Wednesday, April 25, 2012

Another Unbelievable act by our government

NATURAL BARN KILLERS



First, the government started supervising preschoolers'sandwiches. Now, it's monitoring children's chores. What's next--picking out my four-year-old's bedtime story? Give them an inch, and they'll take an acre--preferably on the family farm. That's where the latest crop of regulations is headed, if the Labor Department gets its way. Secretary Hilda Solis is convinced that "children employed in agriculture are some of the most vulnerable workers in America," so she and her team wrote 200 pages of rules dictating what kids can and cannot do on American farms.
The list is so over the top that it bans anyone under 18 from working in grain elevators, feed lots, silos, stockyards, and livestock auctions. Operating power tools like screwdrivers, milk machines, or tractors? Also off-limits. Any work that "inflicts pain on an animal" is also outlawed, even though the department doesn't stipulate what that means. Would branding or tagging cattle be taboo? What about veterinary work?
Apparently, these activities are all at Solis's discretion. Her department's press release is clear, "[The government] charges the secretary of labor with prohibiting employment of youth in occupations that she finds and declares to be particularly hazardous for them." Notice there is no mention of families or the parents' responsibility to keep children safe.
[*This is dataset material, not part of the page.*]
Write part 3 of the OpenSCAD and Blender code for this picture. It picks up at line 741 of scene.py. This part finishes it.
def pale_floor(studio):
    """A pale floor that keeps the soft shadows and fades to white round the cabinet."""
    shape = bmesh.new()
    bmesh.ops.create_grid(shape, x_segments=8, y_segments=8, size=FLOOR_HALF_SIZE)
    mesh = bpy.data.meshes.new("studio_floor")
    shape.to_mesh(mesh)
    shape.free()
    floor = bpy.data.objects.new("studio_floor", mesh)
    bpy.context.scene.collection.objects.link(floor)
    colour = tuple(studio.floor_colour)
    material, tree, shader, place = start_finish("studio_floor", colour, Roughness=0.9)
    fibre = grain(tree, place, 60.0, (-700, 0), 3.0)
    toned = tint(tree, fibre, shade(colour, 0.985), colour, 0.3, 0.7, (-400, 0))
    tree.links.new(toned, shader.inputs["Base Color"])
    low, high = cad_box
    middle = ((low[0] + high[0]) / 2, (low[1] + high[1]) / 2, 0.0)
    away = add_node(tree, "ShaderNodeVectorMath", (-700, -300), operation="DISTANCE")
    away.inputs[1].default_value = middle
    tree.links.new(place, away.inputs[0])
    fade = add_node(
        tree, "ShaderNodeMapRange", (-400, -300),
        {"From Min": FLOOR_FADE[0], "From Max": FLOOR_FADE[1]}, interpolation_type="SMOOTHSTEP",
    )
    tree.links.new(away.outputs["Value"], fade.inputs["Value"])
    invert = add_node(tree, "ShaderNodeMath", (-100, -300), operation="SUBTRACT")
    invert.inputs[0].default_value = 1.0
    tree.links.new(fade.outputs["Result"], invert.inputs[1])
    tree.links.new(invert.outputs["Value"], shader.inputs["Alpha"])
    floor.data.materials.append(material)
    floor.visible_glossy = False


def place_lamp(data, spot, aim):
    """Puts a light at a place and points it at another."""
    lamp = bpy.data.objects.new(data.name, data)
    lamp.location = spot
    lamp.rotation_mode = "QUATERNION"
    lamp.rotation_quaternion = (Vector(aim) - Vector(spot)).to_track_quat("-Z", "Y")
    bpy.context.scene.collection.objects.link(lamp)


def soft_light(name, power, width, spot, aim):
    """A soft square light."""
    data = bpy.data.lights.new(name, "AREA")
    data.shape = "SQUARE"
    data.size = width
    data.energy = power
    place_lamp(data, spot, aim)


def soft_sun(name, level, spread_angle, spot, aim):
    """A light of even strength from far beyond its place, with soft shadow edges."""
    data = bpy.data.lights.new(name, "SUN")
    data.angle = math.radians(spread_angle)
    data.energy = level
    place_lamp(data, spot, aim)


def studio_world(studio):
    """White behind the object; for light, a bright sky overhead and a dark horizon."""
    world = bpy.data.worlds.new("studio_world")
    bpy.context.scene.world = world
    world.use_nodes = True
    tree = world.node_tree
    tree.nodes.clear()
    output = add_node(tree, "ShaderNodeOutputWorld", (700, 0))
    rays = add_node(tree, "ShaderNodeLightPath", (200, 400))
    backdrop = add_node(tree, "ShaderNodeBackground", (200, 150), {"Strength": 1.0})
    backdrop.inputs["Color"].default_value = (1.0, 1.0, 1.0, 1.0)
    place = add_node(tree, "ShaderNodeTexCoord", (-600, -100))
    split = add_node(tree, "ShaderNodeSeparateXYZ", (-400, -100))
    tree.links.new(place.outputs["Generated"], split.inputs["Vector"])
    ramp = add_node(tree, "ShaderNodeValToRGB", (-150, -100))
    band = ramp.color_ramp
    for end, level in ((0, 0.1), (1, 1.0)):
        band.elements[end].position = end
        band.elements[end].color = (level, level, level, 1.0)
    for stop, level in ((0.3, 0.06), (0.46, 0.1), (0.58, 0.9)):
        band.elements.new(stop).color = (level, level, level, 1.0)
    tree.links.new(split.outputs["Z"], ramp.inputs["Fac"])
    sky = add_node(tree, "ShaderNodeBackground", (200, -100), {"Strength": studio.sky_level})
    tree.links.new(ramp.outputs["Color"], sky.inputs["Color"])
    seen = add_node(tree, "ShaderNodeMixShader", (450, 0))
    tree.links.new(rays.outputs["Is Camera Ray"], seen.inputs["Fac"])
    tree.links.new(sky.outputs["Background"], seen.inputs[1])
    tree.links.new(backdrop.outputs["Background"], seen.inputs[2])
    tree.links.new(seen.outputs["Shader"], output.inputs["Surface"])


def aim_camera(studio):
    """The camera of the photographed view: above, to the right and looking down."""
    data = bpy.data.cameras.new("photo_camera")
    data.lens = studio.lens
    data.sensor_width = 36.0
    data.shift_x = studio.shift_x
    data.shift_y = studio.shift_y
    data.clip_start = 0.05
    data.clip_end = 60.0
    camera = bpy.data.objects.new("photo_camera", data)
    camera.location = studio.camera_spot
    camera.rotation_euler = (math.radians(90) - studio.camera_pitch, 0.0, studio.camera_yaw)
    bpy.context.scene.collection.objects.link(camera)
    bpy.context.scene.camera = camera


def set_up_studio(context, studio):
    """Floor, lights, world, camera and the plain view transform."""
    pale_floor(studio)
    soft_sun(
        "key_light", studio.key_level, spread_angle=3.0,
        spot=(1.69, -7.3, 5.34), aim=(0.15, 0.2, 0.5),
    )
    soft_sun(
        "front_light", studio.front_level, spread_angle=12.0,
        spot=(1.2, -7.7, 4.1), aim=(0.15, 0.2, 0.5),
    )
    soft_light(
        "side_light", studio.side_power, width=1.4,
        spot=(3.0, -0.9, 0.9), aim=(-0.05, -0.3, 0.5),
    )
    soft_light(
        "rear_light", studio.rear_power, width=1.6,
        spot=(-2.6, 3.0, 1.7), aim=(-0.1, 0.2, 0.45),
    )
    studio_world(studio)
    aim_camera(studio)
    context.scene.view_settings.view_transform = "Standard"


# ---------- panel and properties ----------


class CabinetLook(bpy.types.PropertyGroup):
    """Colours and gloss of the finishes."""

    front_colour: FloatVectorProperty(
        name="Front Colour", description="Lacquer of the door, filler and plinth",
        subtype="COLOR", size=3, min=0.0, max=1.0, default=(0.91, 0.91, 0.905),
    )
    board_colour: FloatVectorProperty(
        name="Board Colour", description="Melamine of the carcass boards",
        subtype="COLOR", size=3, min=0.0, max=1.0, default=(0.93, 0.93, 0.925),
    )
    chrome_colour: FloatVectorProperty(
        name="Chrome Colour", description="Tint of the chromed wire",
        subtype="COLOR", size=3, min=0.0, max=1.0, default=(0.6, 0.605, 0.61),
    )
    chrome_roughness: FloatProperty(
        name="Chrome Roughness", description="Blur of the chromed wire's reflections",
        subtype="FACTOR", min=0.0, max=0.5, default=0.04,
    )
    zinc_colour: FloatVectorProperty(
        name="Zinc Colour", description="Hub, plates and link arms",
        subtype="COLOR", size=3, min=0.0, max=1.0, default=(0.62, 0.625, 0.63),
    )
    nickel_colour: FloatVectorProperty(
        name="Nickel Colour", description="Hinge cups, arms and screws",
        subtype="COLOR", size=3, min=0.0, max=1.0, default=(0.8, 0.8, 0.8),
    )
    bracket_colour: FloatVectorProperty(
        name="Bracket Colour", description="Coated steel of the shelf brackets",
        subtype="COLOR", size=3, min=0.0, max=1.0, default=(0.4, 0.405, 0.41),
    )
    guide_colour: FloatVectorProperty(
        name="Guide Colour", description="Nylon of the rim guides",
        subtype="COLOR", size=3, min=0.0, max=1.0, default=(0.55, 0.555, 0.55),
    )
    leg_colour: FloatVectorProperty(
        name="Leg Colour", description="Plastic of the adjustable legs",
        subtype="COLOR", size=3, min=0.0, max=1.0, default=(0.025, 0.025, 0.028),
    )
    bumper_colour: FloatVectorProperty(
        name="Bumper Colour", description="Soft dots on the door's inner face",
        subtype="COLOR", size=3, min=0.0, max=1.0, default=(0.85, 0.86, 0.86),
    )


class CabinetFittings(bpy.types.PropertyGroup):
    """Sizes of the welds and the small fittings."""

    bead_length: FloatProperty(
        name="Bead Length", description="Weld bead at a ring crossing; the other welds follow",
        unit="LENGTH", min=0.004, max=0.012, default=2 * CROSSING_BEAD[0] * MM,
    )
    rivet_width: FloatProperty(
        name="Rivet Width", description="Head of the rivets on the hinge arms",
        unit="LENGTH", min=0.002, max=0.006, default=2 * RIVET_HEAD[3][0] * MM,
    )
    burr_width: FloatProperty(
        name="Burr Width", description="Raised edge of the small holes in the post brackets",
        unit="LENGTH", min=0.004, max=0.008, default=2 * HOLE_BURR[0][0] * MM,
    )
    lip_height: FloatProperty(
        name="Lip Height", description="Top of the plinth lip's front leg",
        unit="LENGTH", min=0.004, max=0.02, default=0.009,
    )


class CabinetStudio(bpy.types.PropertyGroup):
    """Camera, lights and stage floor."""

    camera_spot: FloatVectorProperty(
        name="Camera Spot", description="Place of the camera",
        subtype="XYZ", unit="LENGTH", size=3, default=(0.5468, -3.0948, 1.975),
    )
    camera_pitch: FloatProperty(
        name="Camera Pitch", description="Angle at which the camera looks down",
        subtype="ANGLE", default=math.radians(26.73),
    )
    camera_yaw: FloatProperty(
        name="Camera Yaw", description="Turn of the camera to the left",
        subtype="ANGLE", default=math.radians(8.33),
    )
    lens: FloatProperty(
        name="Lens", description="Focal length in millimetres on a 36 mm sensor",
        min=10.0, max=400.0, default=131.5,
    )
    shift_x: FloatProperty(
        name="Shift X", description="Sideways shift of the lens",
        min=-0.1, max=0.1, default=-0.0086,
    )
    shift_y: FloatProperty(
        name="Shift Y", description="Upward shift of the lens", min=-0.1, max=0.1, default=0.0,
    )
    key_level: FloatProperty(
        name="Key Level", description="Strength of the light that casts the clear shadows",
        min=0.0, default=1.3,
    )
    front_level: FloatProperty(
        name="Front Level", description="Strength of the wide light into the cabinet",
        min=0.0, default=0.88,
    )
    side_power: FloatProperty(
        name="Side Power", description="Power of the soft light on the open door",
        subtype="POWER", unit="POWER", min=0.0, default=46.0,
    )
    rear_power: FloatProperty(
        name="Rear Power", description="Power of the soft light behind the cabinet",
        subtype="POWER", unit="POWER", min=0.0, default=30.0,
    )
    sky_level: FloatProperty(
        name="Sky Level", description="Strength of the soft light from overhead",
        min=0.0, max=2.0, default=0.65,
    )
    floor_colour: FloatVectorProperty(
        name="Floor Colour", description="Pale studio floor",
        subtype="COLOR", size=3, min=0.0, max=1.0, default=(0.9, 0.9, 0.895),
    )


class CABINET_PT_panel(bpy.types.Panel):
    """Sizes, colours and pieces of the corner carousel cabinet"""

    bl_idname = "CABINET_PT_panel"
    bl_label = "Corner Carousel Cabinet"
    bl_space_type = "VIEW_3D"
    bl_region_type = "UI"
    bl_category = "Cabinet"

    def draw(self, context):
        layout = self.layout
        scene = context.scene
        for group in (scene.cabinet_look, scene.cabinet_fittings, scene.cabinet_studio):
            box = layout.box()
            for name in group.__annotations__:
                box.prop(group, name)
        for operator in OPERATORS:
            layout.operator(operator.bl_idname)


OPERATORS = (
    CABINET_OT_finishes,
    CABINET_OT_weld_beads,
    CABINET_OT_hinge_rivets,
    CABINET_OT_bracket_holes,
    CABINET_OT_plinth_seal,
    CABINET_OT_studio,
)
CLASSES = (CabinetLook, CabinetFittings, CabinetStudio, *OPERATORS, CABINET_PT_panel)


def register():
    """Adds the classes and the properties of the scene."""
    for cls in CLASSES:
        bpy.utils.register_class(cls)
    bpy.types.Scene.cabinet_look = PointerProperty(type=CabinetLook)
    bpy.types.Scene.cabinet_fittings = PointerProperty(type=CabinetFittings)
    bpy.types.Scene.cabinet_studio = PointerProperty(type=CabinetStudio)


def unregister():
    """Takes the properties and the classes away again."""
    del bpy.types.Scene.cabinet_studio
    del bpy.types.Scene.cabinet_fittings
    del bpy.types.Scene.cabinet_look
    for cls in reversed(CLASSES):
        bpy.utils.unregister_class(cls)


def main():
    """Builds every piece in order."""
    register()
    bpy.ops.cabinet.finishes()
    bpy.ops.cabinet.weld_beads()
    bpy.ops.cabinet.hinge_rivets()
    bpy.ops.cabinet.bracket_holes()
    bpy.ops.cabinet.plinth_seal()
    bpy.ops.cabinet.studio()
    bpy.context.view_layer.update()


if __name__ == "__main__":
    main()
Under this policy, even kids' chore charts will be dictated by a Washington bureaucrat. Solis insists that her agency is "working to prevent unnecessary child injuries or deaths."
But considering the latest data, what may be unnecessary is her legislation. "The reported farm-related injury rate for youth under 20 fell by nearly half from 2001 to 2009, a U.S. Department of Agriculture survey found." I find it hard to believe that the mortality rate of a teenager working on a family farm is higher than the mortality rate of the ones walking the streets of America. If the government is really concerned about child welfare, maybe it should focus on those children--not the ones learning the value of a hard day's work.
And while Solis's "Fair Labor Standards Act" would provide some exemptions for kids who work on their parents' property, farming is multi-generational business. Under these rules, families couldn't teach the trade to grandchildren, nieces, nephews, or other relatives. Hasn't this administration done enough to destroy small business? Does it have to constrict its workforce too?
Tennessee's leaders are so livid about the regulations that they passed a bill that blocks the state from enforcing Solis's changes. "This is a prime example of D.C. way overreaching their limited powers," said Assemblyman Jeremy Faison. In Congress, conservative members are pushing a measure called Preserving America's Family Farms Act that would stop Solis's rules before they start. Like us, they're concerned the government is not only trampling on family's rights, but it's also robbing this generation of the valuable experience they gain working on a farm. As one parent said in the public comment period, " It's much better to teach these young people to work at an early age than have them getting into trouble in town because there's nothing to do." What's more, it could have the unfortunate effect of steering more kids away from agriculture because it clamps down on their involvement in groups like 4-H.
The bottom line is that these decisions belong to the family--not the Feds. The government doesn't need to swoop in and rescue children from their own relatives. In this or any legislation, family rights are the last things Washington should put out to pasture.